In quell’occasione voi portaste una croce come dono, che fine ha fatto?
«Era una croce in vetroresina alta due metri con un life jacket, un giubbetto di salvataggio appeso al centro, recuperato dopo un naufragio e quindi appartenuto, probabilmente, a un migrante che nel Mar Mediterraneo è morto. Sulla croce ci sono scritte le coordinate di quel naufragio. Papa Francesco ha voluto appendere quella croce all’ingresso del Palazzo Apostolico. Ha detto: “tutte le persone importanti la devono vedere…anzi, devono sbatterci contro”».
Che parte ha avuto papa Francesco nel suo percorso di riavvicinamento alla fede?
«Lui ha giocato sicuramente un ruolo importante, è stato uno dei grandi motivi del mio ritorno a una tensione interiore. Una tensione che ho avuto fin da piccolo, fino ai 12 anni. Ho visto Francesco con altre persone, con migranti, rifugiati, lui ti segnava, ti cambiava la vita, era troppo forte l’intensità con cui affrontava il tema della relazione. E poi aveva un modo di fare incredibile, fuori da qualsiasi ritualità gerarchica. Era una persona che ci credeva profondamente e agiva di conseguenza, dal suo ruolo di Papa e quindi con tutta la consapevolezza di avere una responsabilità ma allo stesso tempo era anche profondamente umano e vicino all’ultimo degli ultimi. Lui è stato uno dei motivi per me, Mediterranea e ciò che sto facendo in mare è stato un altro fattore. La prima volta in mare ha aperto in me grandi riflessioni sul senso della vita, sulla spiritualità, sulla figura di Dio e di Gesù Cristo soprattutto, che ritrovi negli ultimi».
Che cosa di Francesco l’ha convinta profondamente?
«Lui era un Papa dei fatti, le parole le faceva uscire ancorate a una pratica concreta, il nostro rapporto è sempre stato così: un discutere sulle parole, sulle Scritture ma da condizioni concrete dell’umano. Ci si poneva il problema di rendere “pratiche” quelle parole. Si discuteva sulla forza dell’amore e poi, insieme, su come andare in Tunisia per soccorrere i deportati nel deserto. Concordavamo sul fatto che l’amore non è un sentimento docile ma sfida anche le leggi costituite se serve. Ecco, lui era uno che usava con attenzione le parole, ci spronava a pescare quanto di buono c’è nella poesia, nell’arte, nella musica per rispondere alla domanda “Che ci faccio io qui?”. Ma era uno che riusciva, nello stesso momento, a dare potenza enorme alla parola ancorandola ai fatti».

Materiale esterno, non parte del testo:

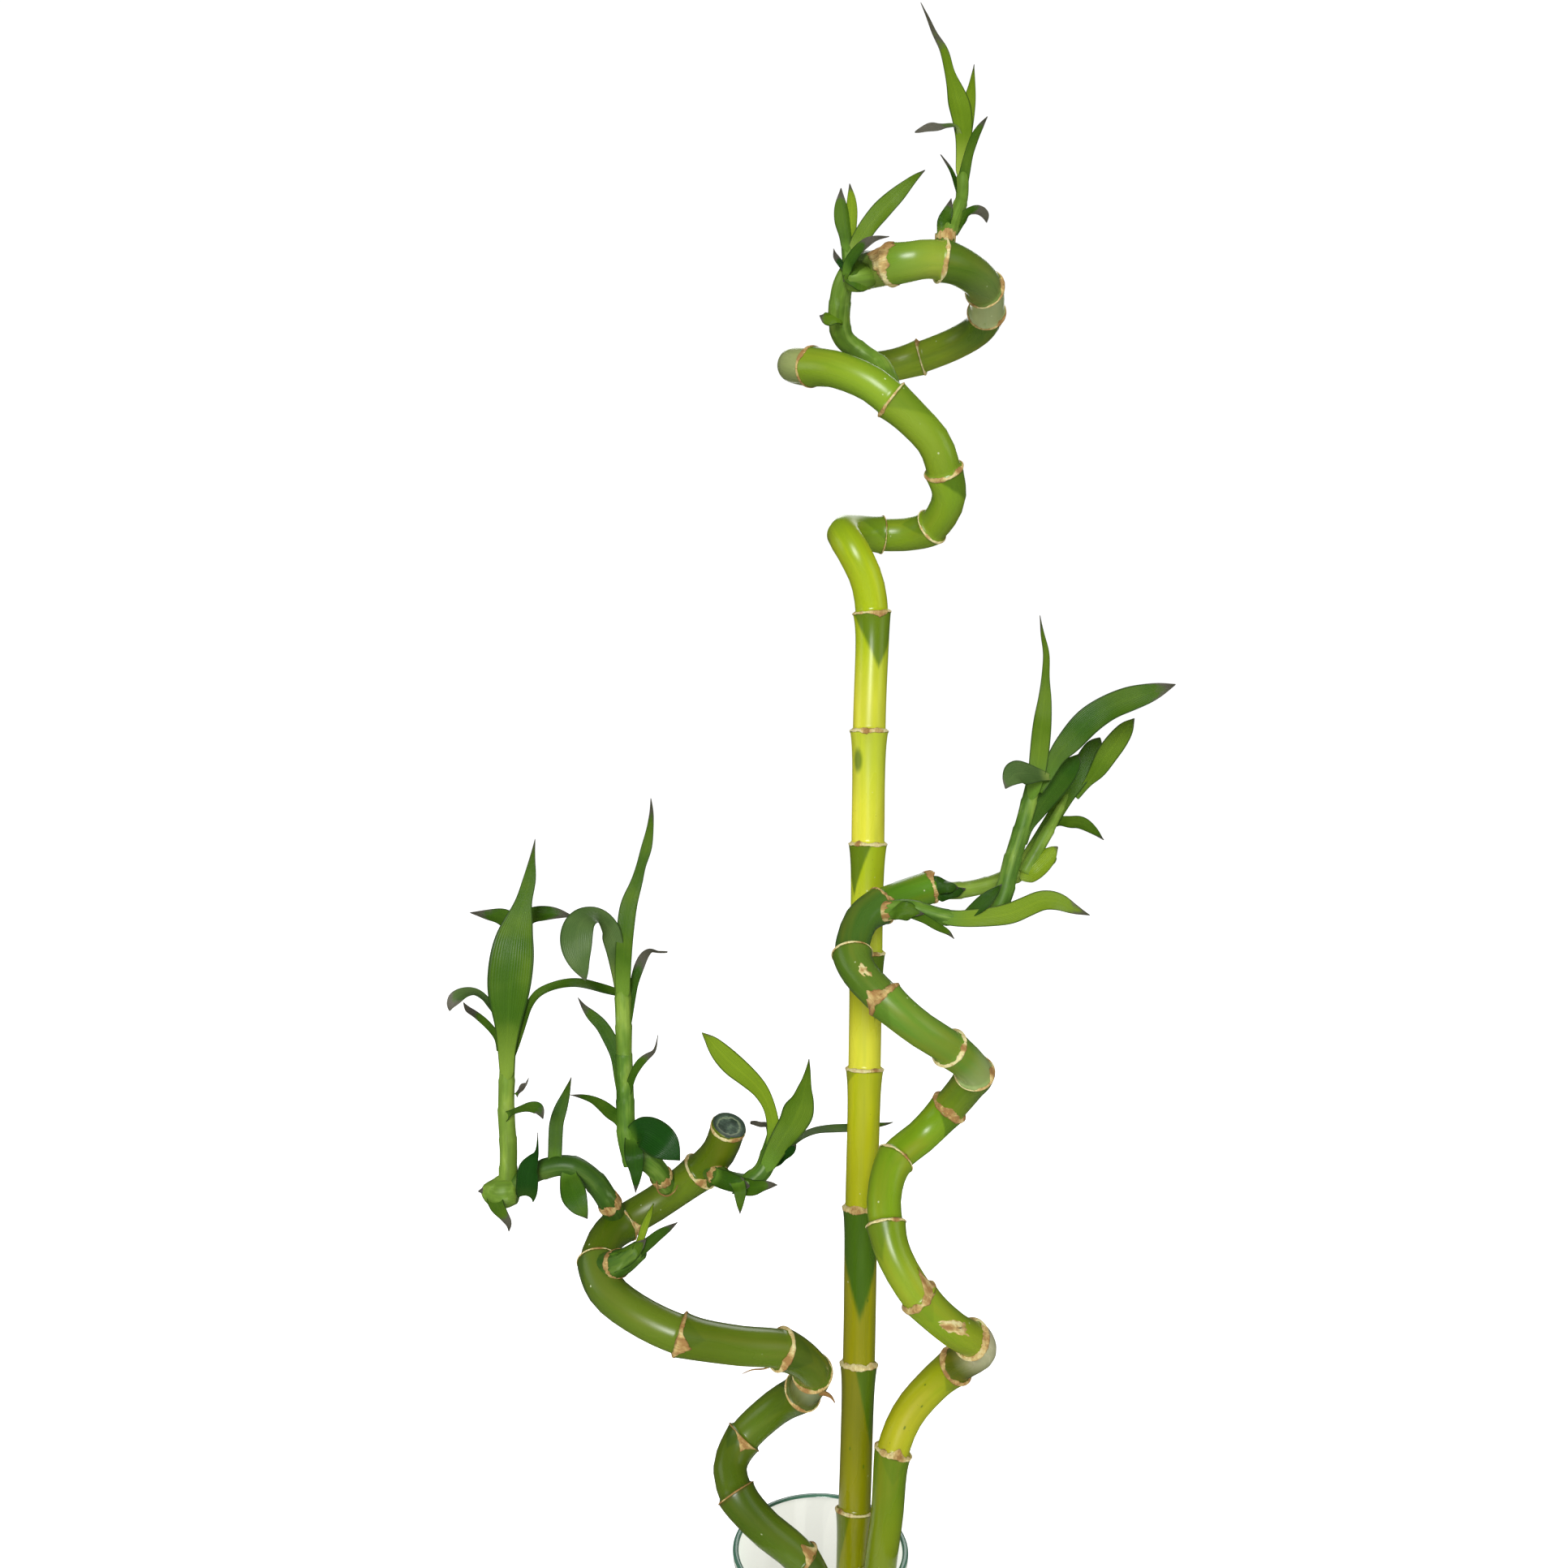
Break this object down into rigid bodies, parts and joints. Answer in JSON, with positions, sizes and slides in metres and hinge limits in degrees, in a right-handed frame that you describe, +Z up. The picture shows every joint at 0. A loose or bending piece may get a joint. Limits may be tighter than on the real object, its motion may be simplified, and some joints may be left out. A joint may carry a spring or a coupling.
{
  "type": "lucky bamboo in a glass vase",
  "caption": "Lucky bamboo canes, some trained into spirals, with leafy shoots, standing in a clear glass cylinder vase with water.",
  "frame": {"origin": "centre of the vase's base, on the surface it stands on", "axes": "+Z up along the canes, -Y towards the viewer of the picture, +X to the viewer's right"},
  "size_m": [0.3136, 0.1264, 0.9023],
  "materials": {
    "glass": "clear glass with a faint green edge",
    "water": "clear water",
    "old_cane": "smooth waxy yellow-green skin with tan rings",
    "bright_cane": "smooth waxy green skin with tan rings",
    "green_cane": "smooth waxy deep green skin with tan rings",
    "leaf": "satin living leaf with parallel veins"
  },
  "bodies": {
    "root": {"vase": "glass", "water": "water", "cane_tall": "old_cane", "cane_right": "bright_cane", "cane_left": "green_cane", "shoot_tall_inner": "leaf", "shoot_tall_outer": "leaf", "shoot_right_leafy": "leaf", "shoot_right_end": "leaf", "shoot_left_outer": "leaf", "shoot_left_middle": "leaf", "shoot_left_inner": "leaf", "shoot_left_short": "leaf"}
  },
  "joints": []
}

Quante volte vi siete visti in questi anni?
«Almeno una decina».
Francesco era un uomo dalle battute fulminanti, più risate o più serietà durante quegli incontri?
«Scherzava spesso, rideva sempre, era anche molto autoironico ma, in realtà, è stato un continuo alternarsi tra lacrime e risate. Non dimenticherò le sue lacrime davanti ai segni delle torture di un rifugiato. Negli anni abbiamo riso e pianto insieme».
Il sostegno, anche economico, a Mediterranea da parte del Vaticano ha suscitato non poche polemiche, che ne pensava il Papa?
«Mi disse: “E’ normale, quando facciamo arrabbiare Satana succede questo, ma non preoccupatevi, noi andiamo avanti».
Lei ha usato le parole di Francesco come prefazione al suo libro La cospirazione del bene…
«Gli ho chiesto di poter pubblicare una sua bellissima catechesi “Mare e Deserto” e lui mi ha detto subito di sì».
Cos’è l’ultima cosa che vi siete detti?
«Era novembre, poco prima del suo ricovero e le sue parole sono suonate come un saluto. Avevamo appena chiuso una riunione sul dramma dei rifugiati in Libia e delle deportazioni in Tunisia, eravamo nel suo appartamento. Lui mi ha indicato un quadro che avevamo alle nostre spalle, raffigura una mano che si tende verso un’altra mano che emerge dall’acqua. Mi ha detto: “Vedi? io quello lo vedo ogni mattina a ricordarmi che cosa dobbiamo fare. Poi mi ha chiesto della Mare Ionio (l’imbarcazione per i salvataggi, ndr), di quando saremmo tornati in mare. E mi ha salutato dicendomi “Ricordati di pregare per me”».
E lei ha pregato per lui?
«Sì, e lo faccio ancora. Francesco è dentro di me, è una presenza con cui mi confronterò spesso, sempre».